• **What you should do**: Reproduce only the lines of the material below that start at the line containing "Continue the three.js" and stop at the line containing "stripWander = 0.3". Keep both end lines.

--- begin ---

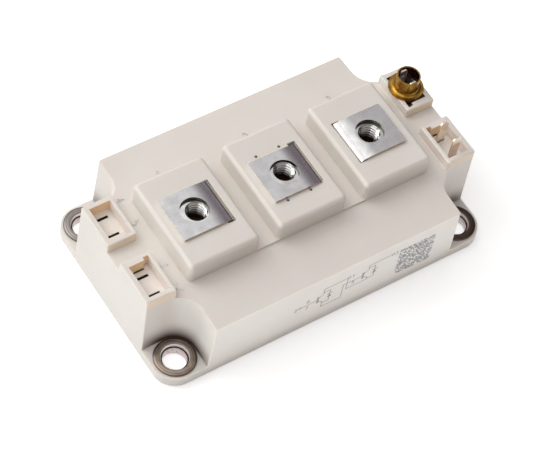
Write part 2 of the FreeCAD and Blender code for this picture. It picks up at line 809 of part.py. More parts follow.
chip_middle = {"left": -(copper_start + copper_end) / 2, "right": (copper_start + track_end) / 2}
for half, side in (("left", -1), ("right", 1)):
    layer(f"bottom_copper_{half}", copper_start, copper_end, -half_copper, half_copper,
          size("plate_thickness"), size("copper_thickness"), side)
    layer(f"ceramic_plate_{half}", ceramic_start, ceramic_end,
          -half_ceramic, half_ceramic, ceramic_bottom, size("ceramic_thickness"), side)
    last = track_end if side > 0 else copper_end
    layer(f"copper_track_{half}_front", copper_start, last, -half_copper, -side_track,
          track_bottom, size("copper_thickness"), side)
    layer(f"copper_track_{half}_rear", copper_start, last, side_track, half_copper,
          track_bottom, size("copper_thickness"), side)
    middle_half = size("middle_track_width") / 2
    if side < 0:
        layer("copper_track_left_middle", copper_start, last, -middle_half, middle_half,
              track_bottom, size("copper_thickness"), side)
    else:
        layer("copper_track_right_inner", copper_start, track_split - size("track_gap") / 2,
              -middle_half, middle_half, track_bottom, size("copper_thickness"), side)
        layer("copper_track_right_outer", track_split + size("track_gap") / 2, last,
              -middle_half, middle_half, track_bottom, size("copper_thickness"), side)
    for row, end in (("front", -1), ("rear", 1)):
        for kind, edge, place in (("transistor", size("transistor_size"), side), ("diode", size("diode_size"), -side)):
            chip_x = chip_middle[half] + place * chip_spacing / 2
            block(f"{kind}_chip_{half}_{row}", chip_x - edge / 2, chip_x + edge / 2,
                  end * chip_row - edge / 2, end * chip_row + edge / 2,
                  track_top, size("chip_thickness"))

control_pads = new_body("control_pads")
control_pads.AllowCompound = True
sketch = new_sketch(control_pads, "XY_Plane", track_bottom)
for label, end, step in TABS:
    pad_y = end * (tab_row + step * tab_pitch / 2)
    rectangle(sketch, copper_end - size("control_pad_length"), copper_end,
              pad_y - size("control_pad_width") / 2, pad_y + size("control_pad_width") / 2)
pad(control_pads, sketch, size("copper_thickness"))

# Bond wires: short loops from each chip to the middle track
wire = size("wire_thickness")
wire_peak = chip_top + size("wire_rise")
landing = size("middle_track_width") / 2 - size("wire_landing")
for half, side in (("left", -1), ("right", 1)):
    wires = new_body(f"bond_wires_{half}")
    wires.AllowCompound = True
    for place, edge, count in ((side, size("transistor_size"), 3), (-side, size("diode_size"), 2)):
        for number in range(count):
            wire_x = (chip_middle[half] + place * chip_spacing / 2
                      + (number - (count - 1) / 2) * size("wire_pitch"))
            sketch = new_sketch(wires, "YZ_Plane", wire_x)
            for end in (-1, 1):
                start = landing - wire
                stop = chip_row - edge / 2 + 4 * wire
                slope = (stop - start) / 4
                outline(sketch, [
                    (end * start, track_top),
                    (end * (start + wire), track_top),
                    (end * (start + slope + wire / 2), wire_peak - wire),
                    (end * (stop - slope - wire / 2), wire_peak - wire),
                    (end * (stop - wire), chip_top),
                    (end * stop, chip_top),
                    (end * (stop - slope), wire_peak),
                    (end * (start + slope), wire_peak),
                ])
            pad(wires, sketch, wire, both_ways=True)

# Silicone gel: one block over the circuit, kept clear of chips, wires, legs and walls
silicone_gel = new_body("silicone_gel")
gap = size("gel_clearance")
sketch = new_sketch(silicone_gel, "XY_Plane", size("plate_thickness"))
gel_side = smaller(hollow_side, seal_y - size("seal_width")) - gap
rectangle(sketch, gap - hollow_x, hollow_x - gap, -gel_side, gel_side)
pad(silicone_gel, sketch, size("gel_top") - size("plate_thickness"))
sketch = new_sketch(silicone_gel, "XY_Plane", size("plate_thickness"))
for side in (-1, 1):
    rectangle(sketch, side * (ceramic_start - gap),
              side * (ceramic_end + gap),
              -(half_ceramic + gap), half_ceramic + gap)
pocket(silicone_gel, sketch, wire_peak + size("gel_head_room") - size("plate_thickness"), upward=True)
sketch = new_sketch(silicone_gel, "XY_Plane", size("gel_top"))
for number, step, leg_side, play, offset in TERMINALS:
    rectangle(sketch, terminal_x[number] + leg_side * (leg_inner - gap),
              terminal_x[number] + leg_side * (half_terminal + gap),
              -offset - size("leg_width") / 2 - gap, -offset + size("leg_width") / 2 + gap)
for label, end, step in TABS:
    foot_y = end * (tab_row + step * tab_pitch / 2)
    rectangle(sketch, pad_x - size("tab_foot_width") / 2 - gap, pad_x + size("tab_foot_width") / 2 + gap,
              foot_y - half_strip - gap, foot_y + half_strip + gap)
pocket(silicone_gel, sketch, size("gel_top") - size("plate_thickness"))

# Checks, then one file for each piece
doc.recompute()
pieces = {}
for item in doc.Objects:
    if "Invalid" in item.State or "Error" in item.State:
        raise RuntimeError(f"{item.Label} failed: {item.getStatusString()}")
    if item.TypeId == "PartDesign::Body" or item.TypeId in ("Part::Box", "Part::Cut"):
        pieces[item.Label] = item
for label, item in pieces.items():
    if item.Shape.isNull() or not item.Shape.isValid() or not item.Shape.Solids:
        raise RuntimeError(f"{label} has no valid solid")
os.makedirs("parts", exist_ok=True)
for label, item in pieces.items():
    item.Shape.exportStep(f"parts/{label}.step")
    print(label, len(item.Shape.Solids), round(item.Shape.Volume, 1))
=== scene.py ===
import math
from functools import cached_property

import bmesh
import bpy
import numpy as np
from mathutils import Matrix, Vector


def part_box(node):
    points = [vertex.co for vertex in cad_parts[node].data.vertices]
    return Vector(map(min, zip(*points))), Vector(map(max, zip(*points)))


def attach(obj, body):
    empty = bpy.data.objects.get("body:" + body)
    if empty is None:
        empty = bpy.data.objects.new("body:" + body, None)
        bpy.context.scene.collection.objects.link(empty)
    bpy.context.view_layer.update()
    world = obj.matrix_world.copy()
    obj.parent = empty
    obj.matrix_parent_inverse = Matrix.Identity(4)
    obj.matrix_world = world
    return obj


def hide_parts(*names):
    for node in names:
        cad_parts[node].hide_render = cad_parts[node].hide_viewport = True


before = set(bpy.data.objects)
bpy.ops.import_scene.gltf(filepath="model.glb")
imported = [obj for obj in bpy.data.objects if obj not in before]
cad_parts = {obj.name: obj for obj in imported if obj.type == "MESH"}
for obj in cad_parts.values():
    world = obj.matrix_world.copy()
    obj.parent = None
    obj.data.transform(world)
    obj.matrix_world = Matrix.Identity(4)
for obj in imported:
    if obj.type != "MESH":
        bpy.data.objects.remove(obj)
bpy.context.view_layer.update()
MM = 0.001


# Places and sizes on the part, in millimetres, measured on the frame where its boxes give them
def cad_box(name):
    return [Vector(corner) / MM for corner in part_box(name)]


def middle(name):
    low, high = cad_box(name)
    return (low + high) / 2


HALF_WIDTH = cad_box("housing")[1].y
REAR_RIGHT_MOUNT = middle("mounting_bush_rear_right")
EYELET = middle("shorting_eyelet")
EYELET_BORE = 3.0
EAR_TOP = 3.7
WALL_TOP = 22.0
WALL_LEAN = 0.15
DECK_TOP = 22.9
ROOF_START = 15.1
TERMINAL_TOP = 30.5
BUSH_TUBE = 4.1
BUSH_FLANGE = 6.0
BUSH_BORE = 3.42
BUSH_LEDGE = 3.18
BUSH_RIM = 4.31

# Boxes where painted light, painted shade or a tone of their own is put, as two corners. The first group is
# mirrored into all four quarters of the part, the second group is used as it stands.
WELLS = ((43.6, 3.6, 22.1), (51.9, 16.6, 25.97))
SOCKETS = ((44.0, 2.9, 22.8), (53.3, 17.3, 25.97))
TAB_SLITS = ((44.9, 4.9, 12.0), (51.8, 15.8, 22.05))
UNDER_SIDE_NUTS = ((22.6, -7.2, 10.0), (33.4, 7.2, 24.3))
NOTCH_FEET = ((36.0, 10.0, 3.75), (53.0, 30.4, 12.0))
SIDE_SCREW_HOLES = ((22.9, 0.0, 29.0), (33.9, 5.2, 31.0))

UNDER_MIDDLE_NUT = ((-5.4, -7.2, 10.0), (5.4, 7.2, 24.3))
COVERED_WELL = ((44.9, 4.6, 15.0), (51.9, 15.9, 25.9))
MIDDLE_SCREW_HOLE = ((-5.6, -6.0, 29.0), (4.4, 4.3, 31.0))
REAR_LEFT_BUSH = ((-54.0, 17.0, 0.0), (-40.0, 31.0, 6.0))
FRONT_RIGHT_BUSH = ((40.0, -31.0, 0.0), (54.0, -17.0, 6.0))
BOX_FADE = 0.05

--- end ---
--- begin ---

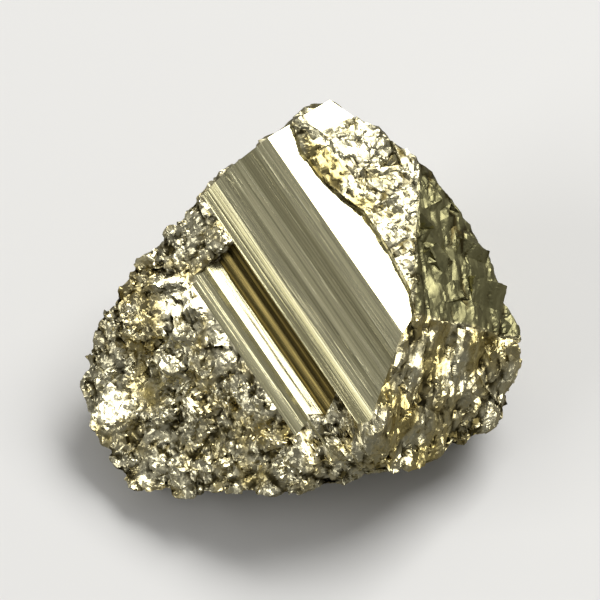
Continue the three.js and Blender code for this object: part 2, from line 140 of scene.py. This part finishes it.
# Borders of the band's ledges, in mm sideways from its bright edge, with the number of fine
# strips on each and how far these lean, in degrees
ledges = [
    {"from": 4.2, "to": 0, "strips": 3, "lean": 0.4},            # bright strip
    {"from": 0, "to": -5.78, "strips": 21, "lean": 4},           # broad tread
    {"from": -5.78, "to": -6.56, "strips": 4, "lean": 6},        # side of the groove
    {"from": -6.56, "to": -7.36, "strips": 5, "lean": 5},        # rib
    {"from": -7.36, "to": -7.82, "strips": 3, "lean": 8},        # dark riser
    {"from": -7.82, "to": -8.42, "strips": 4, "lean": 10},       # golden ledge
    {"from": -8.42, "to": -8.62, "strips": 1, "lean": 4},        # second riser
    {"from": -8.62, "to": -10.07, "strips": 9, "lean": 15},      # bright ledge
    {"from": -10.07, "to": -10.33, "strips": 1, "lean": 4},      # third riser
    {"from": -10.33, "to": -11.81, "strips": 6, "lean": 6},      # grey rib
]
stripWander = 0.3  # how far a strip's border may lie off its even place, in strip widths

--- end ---

• **Answer to the exercise**:
Continue the three.js and Blender code for this object: part 2, from line 140 of scene.py. This part finishes it.
# Borders of the band's ledges, in mm sideways from its bright edge, with the number of fine
# strips on each and how far these lean, in degrees
ledges = [
    {"from": 4.2, "to": 0, "strips": 3, "lean": 0.4},            # bright strip
    {"from": 0, "to": -5.78, "strips": 21, "lean": 4},           # broad tread
    {"from": -5.78, "to": -6.56, "strips": 4, "lean": 6},        # side of the groove
    {"from": -6.56, "to": -7.36, "strips": 5, "lean": 5},        # rib
    {"from": -7.36, "to": -7.82, "strips": 3, "lean": 8},        # dark riser
    {"from": -7.82, "to": -8.42, "strips": 4, "lean": 10},       # golden ledge
    {"from": -8.42, "to": -8.62, "strips": 1, "lean": 4},        # second riser
    {"from": -8.62, "to": -10.07, "strips": 9, "lean": 15},      # bright ledge
    {"from": -10.07, "to": -10.33, "strips": 1, "lean": 4},      # third riser
    {"from": -10.33, "to": -11.81, "strips": 6, "lean": 6},      # grey rib
]
stripWander = 0.3  # how far a strip's border may lie off its even place, in strip widths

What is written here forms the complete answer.